Del Pino, Bishop David Yemba, and Bishop James Swanson Sr. reported in more detail on the Kampala event. GBHEM, United Methodist Communications, the General Board of Global Ministries, and the African College of Bishops collaborated on the event.
Participants were clear that theology schools in Africa need to collaborate more effectively in sharing the expertise of their respective faculties. "For example, a school in need of a trained New Testament scholar may enter into an exchange arrangement with another school that has a faculty member with the requisite training and scholarship," Del Pino said.
Swanson, resident bishop of the Holston Annual Conference, said the church in the U.S. could learn from Africa. He said he was impressed with the spouses' schools that are offered in the Democratic Republic of Congo in conjunction with theological education.
Yemba, resident bishop of the Central Congo Area, said that in congregations in Congo, members seemed to think the pastor's spouse had as much theological education as the pastor.
"Spouses are called on to lead Bible studies and do all kind of things. Because of that, we created a school for spouses," Yemba said. They learn basic Bible study, how to lead a meeting, and other skills.
"It is now a tradition in the Democratic Republic of Congo," he said.
During the opening worship on Thursday, Bishop Charles N. Crutchfield, resident bishop of the Arkansas Annual Conference, talked about Peter and the disciples returning to their fishing boats after Christ was crucified.
"For Peter, the Christ adventure is gone, vanished in the denial," Crutchfield said. "Then, John sees Jesus on the shore and when they return, Jesus asked Peter, 'Simon, son of John, do you love me?'"
Peter's response that Jesus knows he loves him is "nothing short of a claim on the incredible grace of God," Crutchfield said. And when we make that claim, "We begin to understand that all our tomorrows belong not to ourselves, but to God."
The Board heard a report from Bruce Blumer, chair of the Loans and Scholarships Committee, who warned that even as online applications have increased the number of United Methodist students applying for scholarships and loans, funds are expected to be down about $1.1 million in 2010 due to declines in Special Sunday offerings and investment declines.
"Those of us who have the privilege of reviewing the applications, know what amazing people we have in The United Methodist Church," Blumer said. "Their activity in local churches and throughout the world is nothing short of stunning."

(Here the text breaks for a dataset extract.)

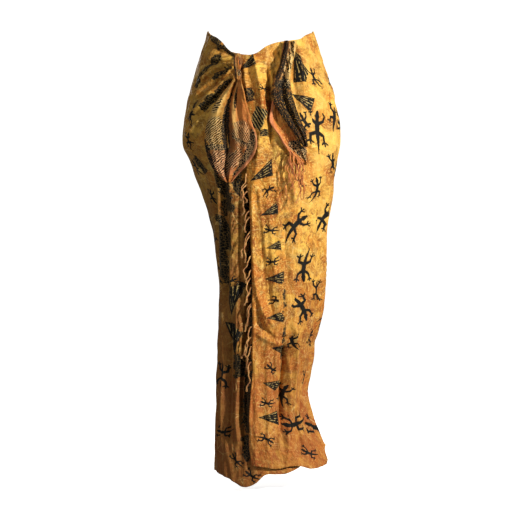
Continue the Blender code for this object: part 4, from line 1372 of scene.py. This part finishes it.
def fringe_yarn(name, crest, painted_shade):
    """Twisted rayon yarn in streaks of two colours: a paler one, painted highlight of its twist, and a darker
    one, painted shade of its hollows.
    """
    made, tree, shader = new_material(name)
    place = put(tree, "ShaderNodeTexCoord")
    streaks = put(tree, "ShaderNodeTexNoise", {
        "Vector": place.outputs["Object"], "Scale": scale_for(YARN_STREAK), "Detail": 3.0,
    })
    share = put(tree, "ShaderNodeMapRange", {"Value": streaks, "From Min": 0.35, "From Max": 0.65})
    colour = put(tree, "ShaderNodeMix", {
        "Factor": share, "A": linear(crest), "B": linear(painted_shade),
    }, data_type="RGBA")
    feed(tree, shader, {"Base Color": colour, "Roughness": 0.6, "Sheen Weight": 0.3})
    return made


# Fringe: bundles of twisted threads
THREADS = 4
THREAD_SIDES = 5
THREAD_STEPS = 26
THREAD_RADIUS = 0.9
BUNDLE_RADIUS = 1.5
THREAD_END = 0.45
# A bundle leaves its root within this length, twists once in the second one, and opens towards its end
BUNDLE_SETTLE = 14.0
TWIST_LENGTH = 11.0
BUNDLE_OPENING = (0.6, 0.9)
# Its crimp: how far it wanders, over what length, and the share and length of a second, smaller wander
CRIMP_RISES = (1.6, 5.6)
CRIMP_LENGTHS = (44.0, 76.0)
SECOND_CRIMP = (0.4, 0.37)
CRIMP_DEPTH = 0.6

# The free edge's fringe: its bundles, the heights that they leave it at, how far each one's root is
# moved off the edge, and the ranges of each one's drift to the side and forward and of its length
EDGE_BUNDLES = 17
EDGE_FROM = -280.0
EDGE_TO = -710.0
EDGE_PLAY = 14.0
EDGE_ROOT = (-1.5, 1.2, 0.0)
EDGE_DRIFTS = ((-18.0, -5.0), (-8.0, 0.0))
EDGE_LENGTHS = (24.0, 80.0)
# The tail's fringe: its bundles, from where to where down the folded half's left edge, and as above
TAIL_BUNDLES = 12
TAIL_SHARES = (0.84, 0.995)
TAIL_ROOT = (0.0, -1.0, 0.0)
TAIL_DRIFTS = ((-6.0, 8.0), (-6.0, 0.0))
TAIL_LENGTHS = (54.0, 112.0)


def bundle(root, drift, length, dice):
    """Points of the threads of one bundle that leaves its root and hangs, crimped and twisted."""
    share = np.linspace(0.0, 1.0, THREAD_STEPS)
    crimp = dice.uniform(*CRIMP_RISES)
    wave = dice.uniform(*CRIMP_LENGTHS)
    phase = dice.uniform(0, 2 * math.pi)
    second, shorter = SECOND_CRIMP
    out = 1 - np.exp(-share * length / BUNDLE_SETTLE)
    z = root[2] - length * share
    first_wander = np.sin(2 * math.pi * z / wave + phase)
    second_wander = np.sin(2 * math.pi * z / (shorter * wave) + 2 * phase)
    heart = np.stack([
        root[0] + drift[0] * out + crimp * out * (first_wander + second * second_wander),
        root[1] + drift[1] * out + CRIMP_DEPTH * crimp * out * np.cos(2 * math.pi * z / wave + phase),
        z,
    ], axis=-1)
    tight, loose = BUNDLE_OPENING
    spread = BUNDLE_RADIUS * (tight + loose * share**3)
    threads = []
    for number in range(THREADS):
        angle = 2 * math.pi * (number / THREADS + share * length / TWIST_LENGTH)
        threads.append(heart + np.stack([spread * np.cos(angle), spread * np.sin(angle), 0 * angle], axis=-1))
    return threads


def thread_mesh(name, node, threads, finish):
    """Tapered tubes round the threads, joined into one piece."""
    points, faces = [], []
    ring = np.arange(THREAD_SIDES)
    for thread in threads:
        start = sum(len(part) for part in points)
        radius = THREAD_RADIUS * np.linspace(1.0, THREAD_END, THREAD_STEPS)[:, None]
        angle = 2 * math.pi * ring[None, :] / THREAD_SIDES
        circle = np.stack([radius * np.cos(angle), radius * np.sin(angle), 0 * radius * angle], axis=-1)
        points.append((thread[:, None, :] + circle).reshape(-1, 3))
        for step in range(THREAD_STEPS - 1):
            a = start + step * THREAD_SIDES
            for k in range(THREAD_SIDES):
                n = (k + 1) % THREAD_SIDES
                faces.append((a + k, a + THREAD_SIDES + k, a + THREAD_SIDES + n, a + n))
    made = mesh_object(name, np.concatenate(points), np.array(faces), {}, finish)
    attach(made, "root")
    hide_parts(node)
    return made


def edge_fringe(finish):
    """Threads drawn out of the free front edge, from under the left tail to well below its middle."""
    dice = np.random.default_rng(SEED + 1)
    threads = []
    for share in np.linspace(0.0, 1.0, EDGE_BUNDLES):
        z = EDGE_FROM + (EDGE_TO - EDGE_FROM) * share + dice.uniform(-EDGE_PLAY, EDGE_PLAY)
        root = wound_point(free_edge_turn(np.float64(z)), np.float64(z)) + np.array(EDGE_ROOT)
        drift = [dice.uniform(*span) for span in EDGE_DRIFTS]
        threads += bundle(root, drift, dice.uniform(*EDGE_LENGTHS), dice)
    return thread_mesh("front_edge_threads", "front_edge_fringe", threads, finish)


def left_edge(tail_object):
    """Points down a tail's left edge, one column in from it and down to one row above its end."""
    roll = len(ROLL_ANGLES)
    columns = TAIL_GRID[1] + 2 * roll
    corners = tail_object.data.vertices
    return np.array([corners[row * columns + roll + 1].co for row in range(TAIL_GRID[0] - 1)]) / MM


def tail_fringe(tail_object, finish):
    """Threads along the end of the folded half of the right tail."""
    dice = np.random.default_rng(SEED + 2)
    edge_points = left_edge(tail_object)
    threads = []
    for share in np.linspace(*TAIL_SHARES, TAIL_BUNDLES):
        root = edge_points[int(share * (len(edge_points) - 1))] + np.array(TAIL_ROOT)
        drift = [dice.uniform(*span) for span in TAIL_DRIFTS]
        threads += bundle(root, drift, dice.uniform(*TAIL_LENGTHS), dice)
    return thread_mesh("tail_threads", "tail_fringe", threads, finish)


# The knot: pleats gathered into one upright bundle
KNOT_TOP = (-55.0, -10.0)
KNOT_END = (-53.0, -70.0)
KNOT_WIDTH = 18.0
KNOT_DEPTH = 16.0
KNOT_GAP = 1.0
KNOT_GRID = (60, 90)
# Its pleats: how many go round, their rise, their twist down the knot and where they start
KNOT_PLEATS = ((3, 0.20, 1.9, 0.4), (5, 0.20, -0.9, 1.9), (9, 0.10, 1.4, 0.7))
KNOT_TWIST = 3
# It is narrow at both ends, and nipped at a share of its height, where it was pulled tight
KNOT_END_SHARE = 0.3
KNOT_SWELL = 0.6
KNOT_SWELL_SPAN = (0.06, 0.94)
NIP_DEPTH = 0.22
NIP_HEIGHT = 0.62
NIP_REACH = 0.10


def knot(view, finish):
    """The pleated bundle, just clear of the cloth behind it."""
    rings, sides = KNOT_GRID
    t = np.linspace(0.0, 1.0, rings)[:, None]
    angle = np.linspace(0.0, 2 * math.pi, sides)[None, :]
    low, high = KNOT_SWELL_SPAN
    swell = np.sin(math.pi * (low + (high - low) * t)) ** KNOT_SWELL
    full = KNOT_END_SHARE + (1 - KNOT_END_SHARE) * swell
    rib = 1.0
    for count, rise, twist, start in KNOT_PLEATS:
        rib = rib + rise * np.sin(count * angle + twist * t * KNOT_TWIST + start)
    waist = 1 - NIP_DEPTH * np.exp(-(((t - NIP_HEIGHT) / NIP_REACH) ** 2))
    x = KNOT_TOP[0] + (KNOT_END[0] - KNOT_TOP[0]) * t
    z = KNOT_TOP[1] + (KNOT_END[1] - KNOT_TOP[1]) * t
    depths = [view.around(float(a), float(b), KNOT_WIDTH / 2) for a, b in zip(x[:, 0], z[:, 0])]
    y = min(depths) - KNOT_GAP - KNOT_DEPTH / 2
    points = np.stack([
        x + KNOT_WIDTH / 2 * full * rib * waist * np.cos(angle),
        y + KNOT_DEPTH / 2 * full * rib * waist * np.sin(angle),
        z + 0 * angle,
    ], axis=-1)
    faces = grid_faces(rings, sides)
    shares = np.stack([np.cos(angle) + 0 * t, t + 0 * angle], axis=-1).reshape(-1, 2)[faces]
    cloth = (points[..., (0, 2)] * MM).reshape(-1, 2)[faces]
    made = mesh_object("knot_pleats", points, faces, {"cloth": cloth, "share": shares}, finish)
    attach(made, "root")
    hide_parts("knot")
    return made


# The studio, in metres
CAMERA_SENSOR = 36.0
CAMERA_LENS = 101.9
CAMERA_PLACE = (0.0, -3.5, -0.486)
LIGHT_TARGET = (0.0, 0.0, -0.5)
LIGHT_COLUMNS = ("name", "place", "watts", "size", "colour")
LIGHTS = (
    ("key", (2.4, -2.1, 0.75), 165.0, 0.25, "#FFF7EA"),
    ("fill", (-2.0, -2.8, 0.3), 27.0, 1.4, "#FFF4E6"),
    ("back", (-1.5, 3.0, 0.9), 34.0, 0.6, "#FFF7EA"),
)
WORLD_STRENGTH = 0.13
SWEEP_RADIUS = 6.0
SWEEP_BEND = 1.5
SWEEP_BEND_STEPS = 8
SWEEP_HEIGHT = 6.0
SWEEP_SIDES = 72
SWEEP_GLOW = 0.85
FLOOR_LEVEL = -1.022


def front_camera():
    """A camera straight in front, level with the garment's middle."""
    data = bpy.data.cameras.new("camera")
    data.sensor_width = CAMERA_SENSOR
    data.lens = CAMERA_LENS
    camera = bpy.data.objects.new("camera", data)
    camera.location = CAMERA_PLACE
    camera.rotation_euler = (math.radians(90), 0, 0)
    bpy.context.scene.collection.objects.link(camera)
    bpy.context.scene.camera = camera


def soft_lights():
    """A warm key light from the right, a weak wide fill from the left, a back light and a pale world."""
    for row in LIGHTS:
        light = dict(zip(LIGHT_COLUMNS, row))
        data = bpy.data.lights.new(light["name"], "AREA")
        data.energy = light["watts"]
        data.size = light["size"]
        data.color = linear(light["colour"])[:3]
        lamp = bpy.data.objects.new(light["name"], data)
        lamp.location = light["place"]
        aim = Vector(LIGHT_TARGET) - Vector(light["place"])
        lamp.rotation_euler = aim.to_track_quat("-Z", "Y").to_euler()
        bpy.context.scene.collection.objects.link(lamp)
    world = bpy.data.worlds.new("studio")
    world.use_nodes = True
    sky = world.node_tree.nodes["Background"]
    sky.inputs["Color"].default_value = linear("#FFFFFF")
    sky.inputs["Strength"].default_value = WORLD_STRENGTH
    bpy.context.scene.world = world
    bpy.context.scene.view_settings.view_transform = "Standard"


def white_paper():
    """Matt white paper that glows a little, so that it stays pale in every view."""
    made, tree, shader = new_material("white_paper_sweep")
    feed(tree, shader, {
        "Base Color": linear("#F7F6F4"), "Roughness": 0.9,
        "Emission Color": linear("#FFFFFF"), "Emission Strength": SWEEP_GLOW,
    })
    return made


def paper_sweep():
    """Floor and wall in one: a round sweep whose wall stands outside every camera."""
    profile = [(0.0, 0.0), (SWEEP_RADIUS - SWEEP_BEND, 0.0)]
    for angle in np.radians(np.linspace(0.0, 90.0, SWEEP_BEND_STEPS + 1)[1:]):
        out = SWEEP_RADIUS - SWEEP_BEND + SWEEP_BEND * math.sin(angle)
        profile.append((out, SWEEP_BEND - SWEEP_BEND * math.cos(angle)))
    profile.append((SWEEP_RADIUS, SWEEP_HEIGHT))
    around = np.radians(np.linspace(0.0, 360.0, SWEEP_SIDES + 1))
    points = np.array([
        [(out * math.cos(a), out * math.sin(a), up + FLOOR_LEVEL) for a in around] for out, up in profile
    ]) / MM
    sweep = mesh_object("backdrop_sweep", points, grid_faces(*points.shape[:2]), {}, white_paper())
    sweep.visible_diffuse = False
    sweep.visible_glossy = False


front_camera()
soft_lights()
paper_sweep()
wrap = wound_cloth(printed_rayon())
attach(wrap, "root")
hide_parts("inner_end", "under_front", "back_wrap", "over_front")

left_rayon = tail_rayon("rayon_left_tail", "#A2652E", LEFT_TAIL_PATCHES)
right_rayon = tail_rayon("rayon_right_tail", "#8E5526", RIGHT_TAIL_PATCHES)
folded_rayon = tail_rayon("rayon_folded_half", "#C05E30", FOLDED_HALF_PATCHES)
knot_rayon = tail_rayon("rayon_knot", "#8A5128", KNOT_PATCHES)
view = FrontView([wrap])
tail("left_tail_cloth", "left_tail", LEFT_TAIL, LEFT_TAIL_WAVES, view, left_rayon)
folded = tail(
    "folded_half_cloth", "right_tail_folded_half",
    RIGHT_TAIL_UNDER, RIGHT_TAIL_UNDER_WAVES, view, folded_rayon,
)
knot(view, knot_rayon)
view = FrontView([wrap, folded])
tail("right_tail_cloth", "right_tail", RIGHT_TAIL, RIGHT_TAIL_WAVES, view, right_rayon)
# Each yarn's first colour is a painted highlight and its second painted shade
edge_fringe(fringe_yarn("tan_rayon_yarn", "#E2AE66", "#A4622C"))
tail_fringe(folded, fringe_yarn("orange_rayon_yarn", "#E2913F", "#9C4A1E"))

Blumer said he is especially concerned about the Gift of Hope Scholarship, which provides a $1,000 scholarship to those students who show leadership in the church.
"We all have the opportunity to help," Blumer said. He urged churches to observe United Methodist Student Day in November, and noted that contributions can now be made online at anytime through www.umcgiving.org/umstudentday. Another avenue to support loans and scholarship is through wills and annuities, Blumer said.
In other actions:
- Del Pino announced that the Rev. Randolph Cross, will join the GBHEM staff on Dec. 1 as assistant general secretary of Clergy Supervision and Accountability in the Division of Ordained Ministry. Most recently, Cross has been superintendent of the Lower James River District of the Dakotas Annual Conference, where he also served as director of connectional ministries/leadership development and dean of the cabinet.
- A 2010 budget of $39 million was approved. That puts planned expenditures down by 13 percent from 2009.
- The Board voted to hold a spring board meeting in 2010, exact dates to be determined.
- The Board elected the Rev. Ramon Evangelista to serve as chair of the Board's Personnel and Policies Committee, after the resignation of the Rev. Jimmy Nunn due to scheduling and work conflicts.
- The Rev. Kim Cape was elected by the Division of Higher Education as the division's representative to the Personnel and Policies Committee.
- Sam Taylor fellowships were approved for 27 applicants, with a total of $53,100 awarded.
*Brown is associate editor and writer, Office of Interpretation, General Board of Higher Education and Ministry.